The DEIB work will be supported by two different consultant groups. Equius Group, led by Erika Merritt, will be working with PEP to do an equity audit and leadership development work. Sankofa Circle, led by Dr. Shemeriah Arki and supported by Dr. Sherrae Mack, will focus its work on our educational and mental health programming through this lens.

What We Hope to Learn and Where We Hope to Go

Through this process, we will learn where we are doing well, where we can do better, and where we might release and rebuild.

We will imagine a world where services like ours are less necessary. Working from this premise, we will ponder how our work might look different should we choose to invest ourselves in finding ways to end those social determinants of health that lead to devastating outcomes for our kids and families.

This process will help us find ways to braid the work of anti-racism and anti-oppression into our other core foundations so that we can disrupt the displacement of children with disabilities from their communities. It will help us discover how our current leaders can lift up future leaders, making certain that our learning flows in all directions so that we are constantly wearing a lens that promotes equity and justice.
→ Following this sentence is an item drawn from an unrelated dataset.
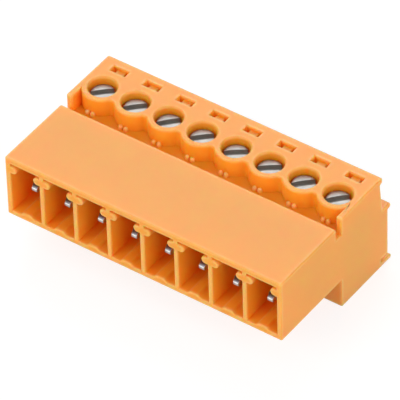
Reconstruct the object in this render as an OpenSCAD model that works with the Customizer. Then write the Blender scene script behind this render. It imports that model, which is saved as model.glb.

The environment is constantly changing and asking more of us, imploring us to respond to what we’re sensing in the environment with courageousness and a willingness to respond. It is my hope that our strategic planning work will strengthen our capacity for constant adaptation and agility so that we nurture our collective capacity to continuously strategize and imagine possibilities.

We are living through volatile, uncertain, complex and ambiguous times. Knowing in my heart that PEP has the capacity to emerge from these days as a flourishing living system fuels my belief in a bright future for PEP and for the children and families who come into our care. I look forward to charting this course with all of you.